The Cochrane Collaboration doesn’t do its own research. Instead, it collects data from other research and analyzes the information to see if all those other studies, taken together, present a clear picture. In this case, The Cochrane Collaboration looked at 15 studies, with a total of nearly 1,400 participants.
The “summary” findings were that people who took zinc within 24 hours of the first symptom had milder symptoms and an overall shorter illness (although the zinc only shaved about a day or two off the length of the cold). Scientists believe that zinc stops the cold germs (rhinovirus) from replicating.

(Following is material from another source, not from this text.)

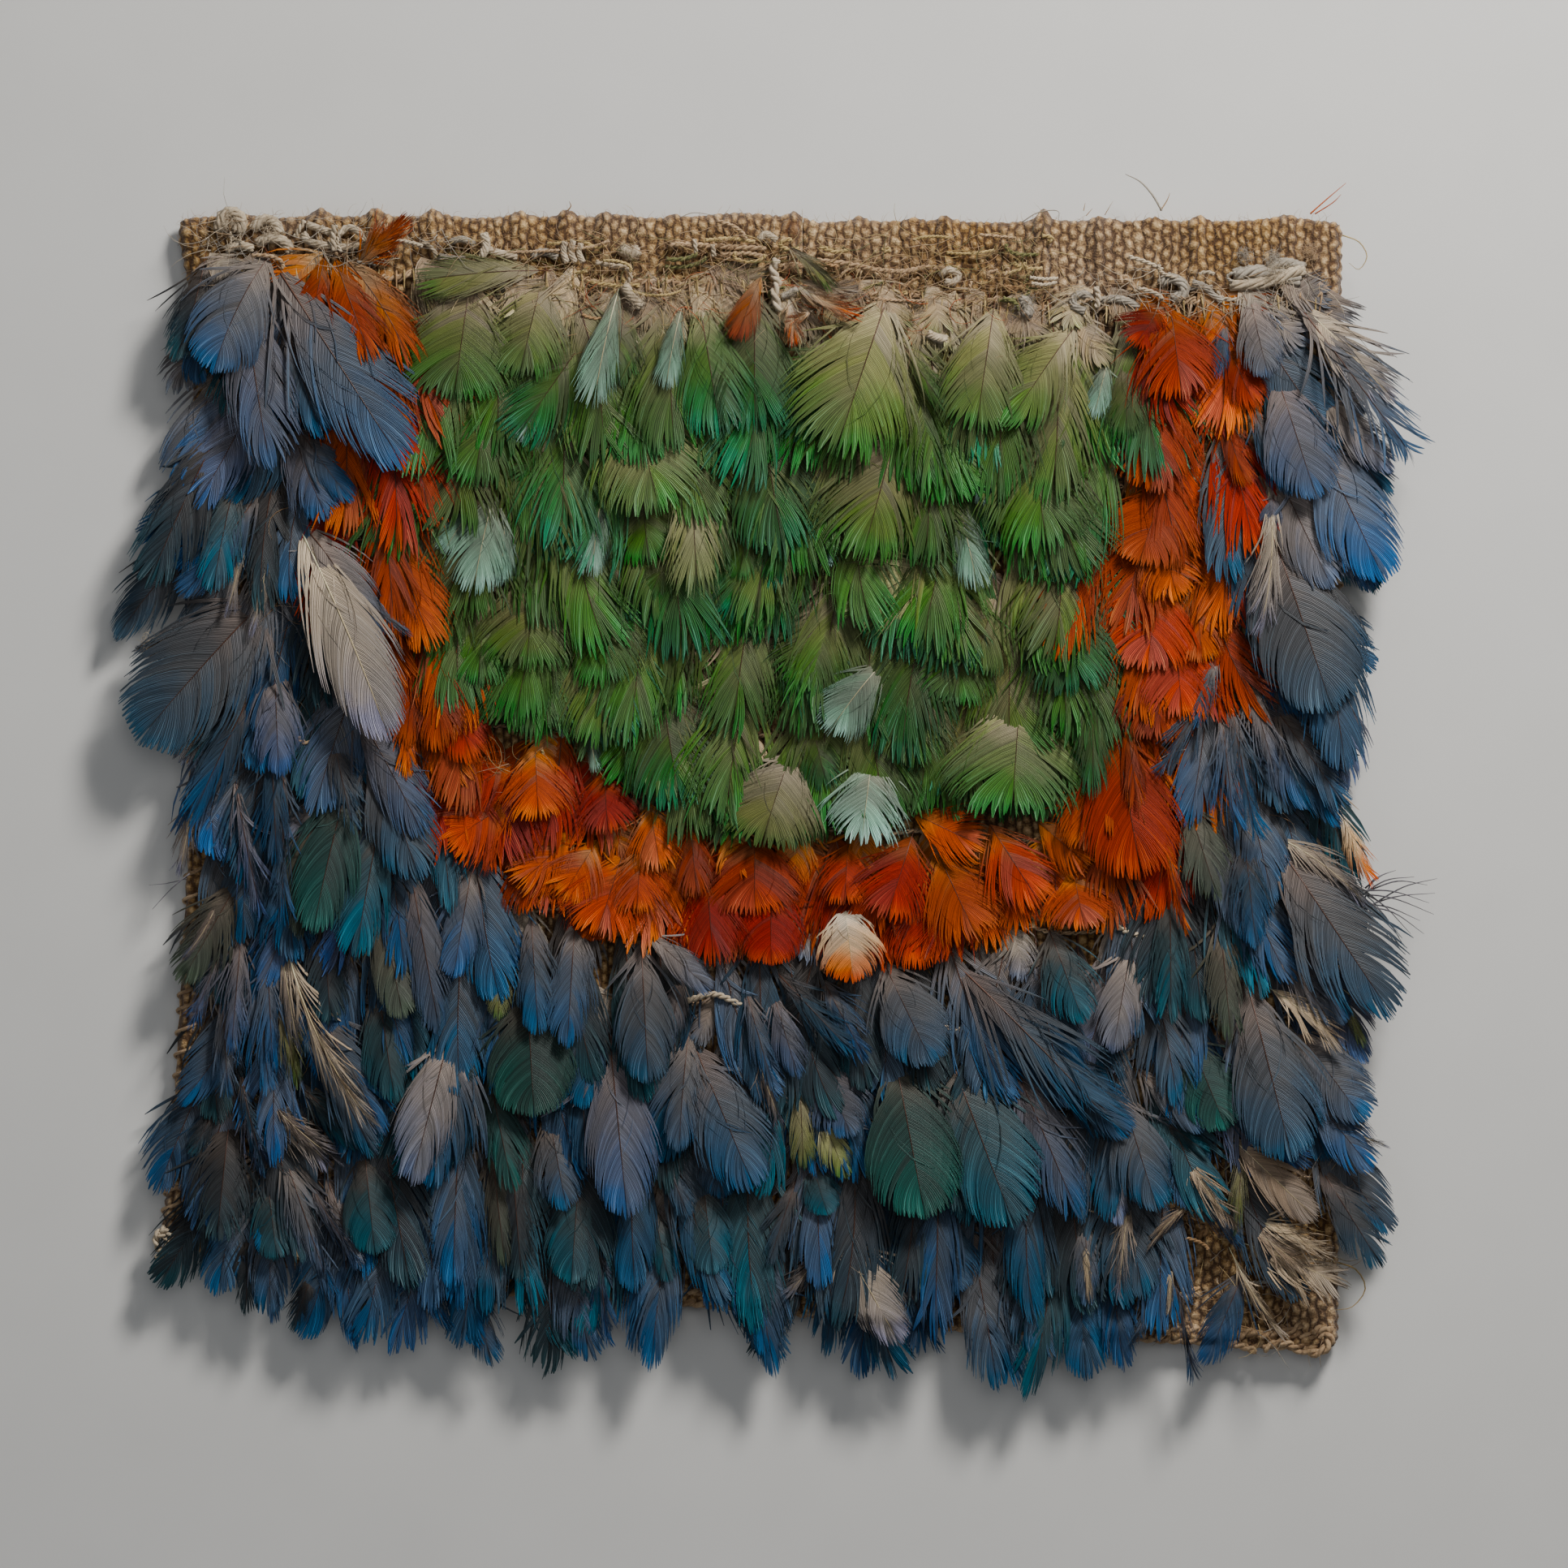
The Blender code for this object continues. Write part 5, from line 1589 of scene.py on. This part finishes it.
def add_yarn(piece, points, radius, finish, draw, plies=2, sides=5, steps_a_turn=STEPS_A_TURN):
    """A plied yarn on a smooth line through a few points; one of many plies is soft and slack."""
    twist = radius * (TWIST if plies == 2 else SLACK_TWIST)
    steps = max(8, 4 * round(route_length(points) / twist * steps_a_turn / 4))
    line = curve_through(points, steps + 1)
    across, up = across_line(line)
    turn = np.linspace(0, math.tau * steps / steps_a_turn, steps + 1)[:, None]
    thick, out = TIGHT_PLY if plies == 2 else SLACK_PLY
    for ply in np.arange(plies) * math.tau / plies:
        offset = across * np.cos(turn + ply) + up * np.sin(turn + ply)
        swell = 1 + draw.normal(0, 0.03 * plies, 5)
        add_strand(piece, tube(sides, steps), line + out * radius * offset,
                   thick * radius * np.clip(swell, 0.6, 1.4), finish, draw)


def add_thread(piece, points, radii, finish, draw):
    """A thin round strand on a smooth line through a few points."""
    add_strand(piece, THREAD, curve_through(points, 13), radii, finish, draw)


def add_wisp(piece, start, heading, length, curl, radius, finish, draw, rise=0.15):
    """A thin fibre that wanders off from a place and tapers."""
    turns = heading + curl * np.linspace(0, 1, WISP_STEPS)
    turns = turns + draw.normal(0, 0.25, WISP_STEPS).cumsum() * 0.5
    slopes = rise * np.sin(np.linspace(0.2, 2.6, WISP_STEPS)) + draw.normal(0, 0.1, WISP_STEPS)
    move = np.stack([np.sin(turns), -np.cos(turns), slopes], 1) * (length / WISP_STEPS)
    path = np.vstack([start, start + np.cumsum(move, 0)])
    path[:, 2] = np.maximum(path[:, 2], CLEAR_OF_FLOOR)
    add_strand(piece, FIBRE, path, np.array([radius, 0.8 * radius, 0.3 * radius]), finish, draw)


# %% [markdown]
# Each row has its cord. No feathers cover the first one, so it also has the thread that
# ties the feathers on, and the quills show where they are folded over it and bound.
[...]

Unfortunately, The Cochrane Library analysis didn’t say how much zinc to take, or which chemical formulation, or what form might be best—zinc comes in supplement tablets, liquid, nasal sprays, and lozenges. And, most importantly, zinc itself can have some pretty serious side effects. Minor side effects of zinc can include nausea and a “bad taste” in the mouth. Serious side effects can include loss of the sensation of taste (with lozenges) or permanent loss of sense of smell (with nasal spray). People with chronic illnesses may not be able to take zinc without further compromising their illness. (We recommend checking with your health care provider before beginning any new over-the-counter supplement or medication, including zinc.)
According to an article in The New York Times, not just any zinc will do.
“A lot of preparations have added so many things that they aren’t releasing zinc properly,” said Dr. Ananda Prasad, professor in the department of oncology at Wayne State University School of Medicine in Detroit and an early pioneer of research into zinc as an essential mineral. Two of Dr. Prasad’s studies were included in the Cochrane report.
Dr. Prasad said his studies have used zinc acetate lozenges from ColdCure.com that contained about 13 milligrams of zinc. Study participants took a lozenge every three to four hours during the day for four consecutive days, resulting in a daily dose of 50 to 65 milligrams a day, he said.
Again, please check with a doctor before taking zinc supplements, especially if you have a chronic illness.
There’s no doubt that this latest report will bring a new crop of studies looking to confirm the efficacy of zinc in combatting the common cold. It’s not quite time to sell your stock in Kleenex, but there may be fewer runny noses in your future!